» Directions
Your task is to reproduce the material exactly.
====
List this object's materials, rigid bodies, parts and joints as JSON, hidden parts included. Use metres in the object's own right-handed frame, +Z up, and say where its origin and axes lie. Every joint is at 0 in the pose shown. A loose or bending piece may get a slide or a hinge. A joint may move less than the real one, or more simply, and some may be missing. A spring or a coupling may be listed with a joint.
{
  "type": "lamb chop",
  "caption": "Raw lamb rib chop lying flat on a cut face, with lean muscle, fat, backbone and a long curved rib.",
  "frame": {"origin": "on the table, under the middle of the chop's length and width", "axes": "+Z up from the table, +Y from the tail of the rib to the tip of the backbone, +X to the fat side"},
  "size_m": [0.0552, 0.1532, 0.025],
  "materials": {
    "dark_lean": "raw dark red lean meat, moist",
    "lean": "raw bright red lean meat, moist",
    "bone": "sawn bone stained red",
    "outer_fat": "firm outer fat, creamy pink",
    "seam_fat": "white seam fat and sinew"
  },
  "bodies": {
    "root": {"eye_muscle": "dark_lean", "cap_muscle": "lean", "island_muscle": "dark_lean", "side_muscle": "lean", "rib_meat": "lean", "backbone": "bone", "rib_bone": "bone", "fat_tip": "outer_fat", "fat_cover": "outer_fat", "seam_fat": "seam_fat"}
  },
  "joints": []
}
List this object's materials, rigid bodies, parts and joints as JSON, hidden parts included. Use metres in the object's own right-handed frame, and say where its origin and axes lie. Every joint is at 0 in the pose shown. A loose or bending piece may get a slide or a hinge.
====
» Solution for this task
List this object's materials, rigid bodies, parts and joints as JSON, hidden parts included. Use metres in the object's own right-handed frame, +Z up, and say where its origin and axes lie. Every joint is at 0 in the pose shown. A loose or bending piece may get a slide or a hinge. A joint may move less than the real one, or more simply, and some may be missing. A spring or a coupling may be listed with a joint.
{
  "type": "lamb chop",
  "caption": "Raw lamb rib chop lying flat on a cut face, with lean muscle, fat, backbone and a long curved rib.",
  "frame": {"origin": "on the table, under the middle of the chop's length and width", "axes": "+Z up from the table, +Y from the tail of the rib to the tip of the backbone, +X to the fat side"},
  "size_m": [0.0552, 0.1532, 0.025],
  "materials": {
    "dark_lean": "raw dark red lean meat, moist",
    "lean": "raw bright red lean meat, moist",
    "bone": "sawn bone stained red",
    "outer_fat": "firm outer fat, creamy pink",
    "seam_fat": "white seam fat and sinew"
  },
  "bodies": {
    "root": {"eye_muscle": "dark_lean", "cap_muscle": "lean", "island_muscle": "dark_lean", "side_muscle": "lean", "rib_meat": "lean", "backbone": "bone", "rib_bone": "bone", "fat_tip": "outer_fat", "fat_cover": "outer_fat", "seam_fat": "seam_fat"}
  },
  "joints": []
}
List this object's materials, rigid bodies, parts and joints as JSON, hidden parts included. Use metres in the object's own right-handed frame, and say where its origin and axes lie. Every joint is at 0 in the pose shown. A loose or bending piece may get a slide or a hinge.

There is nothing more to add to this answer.